WHAT TO PRODUCE |
Retype everything from the line that contains "remove_everything()" down to the line that contains "obj.parent = None", inclusive, without altering or adding anything.

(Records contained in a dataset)
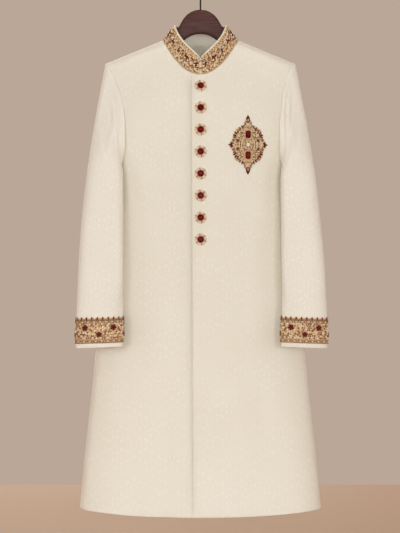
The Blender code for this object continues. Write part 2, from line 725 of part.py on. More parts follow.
def outward_frame(x, z, out):
    """Placement with local Z along the front's outward normal and local Y upward."""
    place, normal = body_frame(x, z)
    axis_z = Vector(normal)
    axis_x = Vector((0, 0, 1)).cross(axis_z).normalized()
    axis_y = axis_z.cross(axis_x)
    rotation = Matrix((axis_x, axis_y, axis_z)).transposed().to_4x4()
    return Matrix.Translation(Vector(place) + axis_z * out) @ rotation


def buttons(metal, ruby):
    setting = turned("button_setting", SETTING_PROFILE)
    stone = turned("button_stone", STONE_PROFILE)
    for index in range(BUTTONS):
        place = outward_frame(BUTTON_X, BUTTON_TOP_Z - index * BUTTON_PITCH, SEAM_GAP)
        turned_object(f"button_{index + 1}_setting", setting, BUTTON_SIDES["setting"], place, metal)
        turned_object(f"button_{index + 1}_stone", stone, BUTTON_SIDES["stone"], place, ruby)


def lozenge(angle):
    """Lobed diamond outline, as a share of the half width and half height."""
    across, upward = math.cos(angle), math.sin(angle)
    degrees = math.degrees(math.atan2(abs(upward), abs(across)))
    reach = float(np.interp(degrees, *zip(*MEDALLION_OUTLINE)))
    return across * reach, upward * reach


def medallion(finish, ruby, pearl):
    """Embroidered diamond patch on the left chest, with two stones and a pearl on it."""
    angles = [2 * math.pi * step / MEDALLION_POINTS for step in range(MEDALLION_POINTS)]

    def ring(share, out):
        loop = []
        for angle in angles:
            across, upward = lozenge(angle)
            place, normal = body_frame(MEDALLION["x"] + MEDALLION["half_width"] * across * share,
                                       MEDALLION["z"] + MEDALLION["half_height"] * upward * share)
            loop.append(place + normal * out)
        return loop

    top = PATCH_GAP + PATCH_THICKNESS
    under = [ring(share, PATCH_GAP) for share in MEDALLION_UNDER_RINGS]
    upper = [ring(1.0, top - PATCH_THICKNESS / 3)] + [ring(share, top) for share in MEDALLION_UPPER_RINGS]
    built = bmesh.new()
    loops = [[built.verts.new(place) for place in loop] for loop in under + upper]
    for lower, higher in zip(loops, loops[1:]):
        for step in range(MEDALLION_POINTS):
            after = (step + 1) % MEDALLION_POINTS
            built.faces.new((lower[step], lower[after], higher[after], higher[step]))
    for loop in (loops[0], loops[-1]):
        middle = built.verts.new(sum((vert.co for vert in loop), Vector()) / MEDALLION_POINTS)
        for step in range(MEDALLION_POINTS):
            built.faces.new((loop[step], loop[(step + 1) % MEDALLION_POINTS], middle))
    finished("medallion", built, finish)
    for gem in GEMS:
        out = top + SEAM_GAP + gem.half_depth
        place = outward_frame(MEDALLION["x"], MEDALLION["z"] + gem.rise, out)
        ball = bmesh.new()
        scale = Matrix.Diagonal((gem.half_width, gem.half_height, gem.half_depth, 1.0))
        bmesh.ops.create_uvsphere(ball, u_segments=10, v_segments=6, radius=1.0, matrix=place @ scale)
        finished(gem.name, ball, pearl if gem.name.endswith("pearl") else ruby)


# ---------------------------------------------------------------- hanger
def hanger(finish):
    """Lofted wooden body: rounded upright sections from one arm's end to the other."""
    built = bmesh.new()
    stations = [(-row.x, row) for row in HANGER[:0:-1]] + [(row.x, row) for row in HANGER]
    loops = []
    for x, row in stations:
        middle, half_height = (row.top + row.bottom) / 2, (row.top - row.bottom) / 2
        loop = []
        for step in range(HANGER_SIDES):
            angle = 2 * math.pi * step / HANGER_SIDES
            across, upward = math.cos(angle), math.sin(angle)
            across = math.copysign(abs(across) ** HANGER_ROUNDNESS, across)
            upward = math.copysign(abs(upward) ** HANGER_ROUNDNESS, upward)
            loop.append(built.verts.new((x, row.half_thickness * across, middle + half_height * upward)))
        loops.append(loop)
    for first, second in zip(loops, loops[1:]):
        for step in range(HANGER_SIDES):
            after = (step + 1) % HANGER_SIDES
            built.faces.new((first[step], first[after], second[after], second[step]))
    built.faces.new(loops[0])
    built.faces.new(loops[-1])
    finished("hanger", built, finish)


def hook(finish):
    """Swan-neck wire hook; the underside of its top is the origin."""
    bend_z = HOOK_WIRE - HOOK_BEND
    stem_foot = HANGER_TOP_Z + SEAM_GAP
    route = [(0, 0, z) for z in (stem_foot, *HOOK_STEM_Z)]
    neck_end = bend_z - HOOK_NECK_GAP
    for step in range(HOOK_NECK_STEPS + 1):
        share = step / HOOK_NECK_STEPS
        z = HOOK_NECK_Z + (neck_end - HOOK_NECK_Z) * share
        route.append((-HOOK_BEND * ease(share) * HOOK_NECK_REACH, 0, z))
    for step in range(HOOK_BEND_STEPS + 1):
        angle = math.radians(180 - HOOK_TURN * step / HOOK_BEND_STEPS)
        route.append((HOOK_BEND * math.cos(angle), 0, bend_z + HOOK_BEND * math.sin(angle)))
    tube("hanger_hook", route, HOOK_WIRE, finish)


# ---------------------------------------------------------------- the whole coat
def build():
    ivory = material("ivory_brocade", (0.80, 0.72, 0.60), 0.72)
    gold_work = material("gold_embroidery", (0.55, 0.34, 0.17), 0.55, 0.25)
    piping_cloth = material("cream_piping", (0.86, 0.76, 0.60), 0.6)
    gold = material("antique_gold", (0.62, 0.42, 0.20), 0.35, 0.8)
    ruby = material("ruby_glass", (0.20, 0.004, 0.008), 0.12)
    pearl = material("pearl", (0.86, 0.82, 0.76), 0.25)
    wood = material("dark_wood", (0.080, 0.030, 0.026), 0.45)
    metal = material("dark_metal", (0.05, 0.04, 0.038), 0.35, 0.9)

    seam_x = SEAM_GAP / 2
    panels = {}
    panels["front_left"] = body_panel("front_left", "left", "front", LAP_TOP_X, LAP_HEM_X, ivory)
    panels["front_right"] = body_panel(
        "front_right", "right", "front", -UNDERLAP_X, -UNDERLAP_X, ivory, UNDERLAP_RISE
    )
    panels["back_left"] = body_panel("back_left", "left", "back", seam_x, seam_x, ivory)
    panels["back_right"] = body_panel("back_right", "right", "back", seam_x, seam_x, ivory)
    for side in SIDES:
        outer, normals = sleeve(side, panels["front_" + side], panels["back_" + side], ivory)
        band_on_sleeve(side, outer, normals, gold_work)
    collar_piping(*collar(gold_work), piping_cloth)
    buttons(gold, ruby)
    medallion(gold_work, ruby, pearl)
    hanger(wood)
    hook(metal)


remove_everything()
COLLECTION = bpy.data.collections.new("sherwani_coat")
bpy.context.scene.collection.children.link(COLLECTION)
build()
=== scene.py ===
"""Looks of an ivory sherwani coat on its wooden hanger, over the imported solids."""

import math
import random

import bmesh
import bpy
import numpy as np
from mathutils import Matrix, Vector


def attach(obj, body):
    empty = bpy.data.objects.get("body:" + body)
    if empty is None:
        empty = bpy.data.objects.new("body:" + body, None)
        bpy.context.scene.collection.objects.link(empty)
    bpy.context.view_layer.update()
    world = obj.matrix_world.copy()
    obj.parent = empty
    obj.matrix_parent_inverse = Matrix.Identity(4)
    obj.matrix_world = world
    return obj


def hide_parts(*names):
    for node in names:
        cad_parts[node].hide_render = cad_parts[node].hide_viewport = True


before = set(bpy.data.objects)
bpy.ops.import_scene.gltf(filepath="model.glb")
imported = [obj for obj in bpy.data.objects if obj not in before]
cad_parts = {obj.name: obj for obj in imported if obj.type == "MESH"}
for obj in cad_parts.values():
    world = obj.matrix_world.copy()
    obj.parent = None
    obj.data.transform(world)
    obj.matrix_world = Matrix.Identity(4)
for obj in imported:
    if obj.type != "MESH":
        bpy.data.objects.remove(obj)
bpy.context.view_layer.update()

# ---------------------------------------------------------------- sizes shared with the solids, in metres
WALL = 0.0016
COLLAR_WALL = 0.0024
BAND_WALL = 0.0014
SEAM_GAP = 0.0003
OVERLAP_GAP = 0.0006
NECK_X, NECK_Z, NECK_FRONT_Z, NECK_BACK_Z = 0.0890, -0.1490, -0.2340, -0.1550
SHOULDER_X, SHOULDER_Z = 0.2225, -0.2035
SHOULDER_SLOPE = (NECK_Z - SHOULDER_Z) / (SHOULDER_X - NECK_X)
HEM_SIDE_Z, HEM_FRONT_Z, HEM_BACK_Z = -1.2430, -1.2575, -1.2530
LAP_TOP_X, LAP_HEM_X, UNDERLAP_X = -0.0197, -0.0150, 0.0180
UNDERLAP_RISE = (-0.052, -0.030)
SQUARENESS, ROLL_DROP, CHEST_DROP = 2.8, 0.020, 0.200
ROLL_SHARE = {"front": 0.36, "back": 0.46}
# Shallow waves that the skirt grows towards its hem: height, waves in a radian and start.
FLUTE_TOP_Z, FLUTE_DROP = -0.70, 0.60
FLUTES = {"front": ((0.0016, 31, 0.6), (0.0012, 47, 2.1)), "back": ((0.0032, 29, 1.9), (0.0018, 53, 0.4))}
COLLAR_TOP_X, COLLAR_TOP_Z, COLLAR_TOP_BACK_Z, COLLAR_TOP_FRONT_Z = 0.0615, -0.1140, -0.1175, -0.1945
COLLAR_TOP_FRONT_Y, COLLAR_TOP_BACK_Y = -0.0530, 0.0400
COLLAR_CORNER = 0.0055
PIPING_RADIUS = 0.0009
COLLAR_END_X = PIPING_RADIUS * 2 + SEAM_GAP * 1.5
BUTTONS, BUTTON_X, BUTTON_TOP_Z, BUTTON_PITCH = 8, 0.0006, -0.2622, 0.0506
MEDALLION_X, MEDALLION_Z, MEDALLION_HALF_X, MEDALLION_HALF_Z = 0.1094, -0.3985, 0.0450, 0.0680
PATCH_GAP, PATCH_THICKNESS, STONE_Z = 0.0006, 0.0016, 0.0240
MEDALLION_REACH = (1.000, 0.880, 0.845, 0.840, 0.845, 0.780, 0.715, 0.710, 0.820, 1.000)    # every 10 degrees
HOOK_WIRE, HOOK_BEND, HANGER_TOP_Z = 0.0020, 0.0220, -0.0755
SLEEVE_TURN, CUFF_TILT = math.radians(35), 0.0018
BODY_CLEARANCE, UNDERARM_CLEARANCE = 0.004, 0.0060
CUFF_BAND_TOP, CUFF_BAND_BOTTOM = -0.7985, -0.8545
BAND_HEIGHT = CUFF_BAND_TOP - CUFF_BAND_BOTTOM
SIDES = {"left": 1, "right": -1}


def columns(names, *rows):
    """A table as one array for each named column."""
    return dict(zip(names.split(), np.array(rows, float).T))


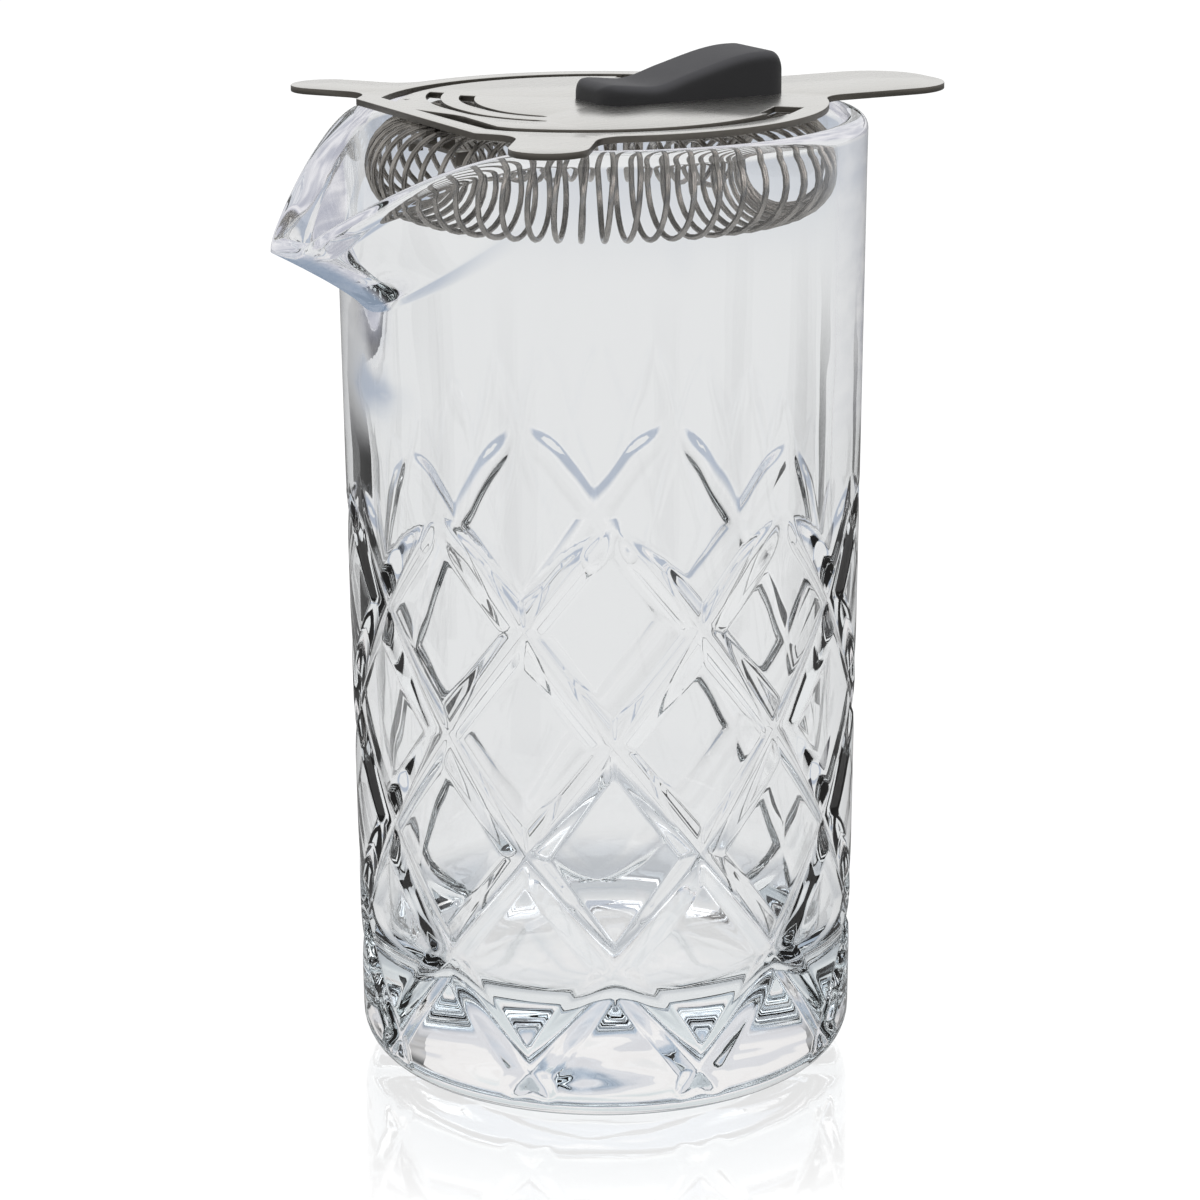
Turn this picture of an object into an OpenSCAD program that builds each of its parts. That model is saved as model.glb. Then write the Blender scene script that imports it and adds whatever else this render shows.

TASK SOLUTION |
remove_everything()
COLLECTION = bpy.data.collections.new("sherwani_coat")
bpy.context.scene.collection.children.link(COLLECTION)
build()
=== scene.py ===
"""Looks of an ivory sherwani coat on its wooden hanger, over the imported solids."""

import math
import random

import bmesh
import bpy
import numpy as np
from mathutils import Matrix, Vector


def attach(obj, body):
    empty = bpy.data.objects.get("body:" + body)
    if empty is None:
        empty = bpy.data.objects.new("body:" + body, None)
        bpy.context.scene.collection.objects.link(empty)
    bpy.context.view_layer.update()
    world = obj.matrix_world.copy()
    obj.parent = empty
    obj.matrix_parent_inverse = Matrix.Identity(4)
    obj.matrix_world = world
    return obj


def hide_parts(*names):
    for node in names:
        cad_parts[node].hide_render = cad_parts[node].hide_viewport = True


before = set(bpy.data.objects)
bpy.ops.import_scene.gltf(filepath="model.glb")
imported = [obj for obj in bpy.data.objects if obj not in before]
cad_parts = {obj.name: obj for obj in imported if obj.type == "MESH"}
for obj in cad_parts.values():
    world = obj.matrix_world.copy()
    obj.parent = None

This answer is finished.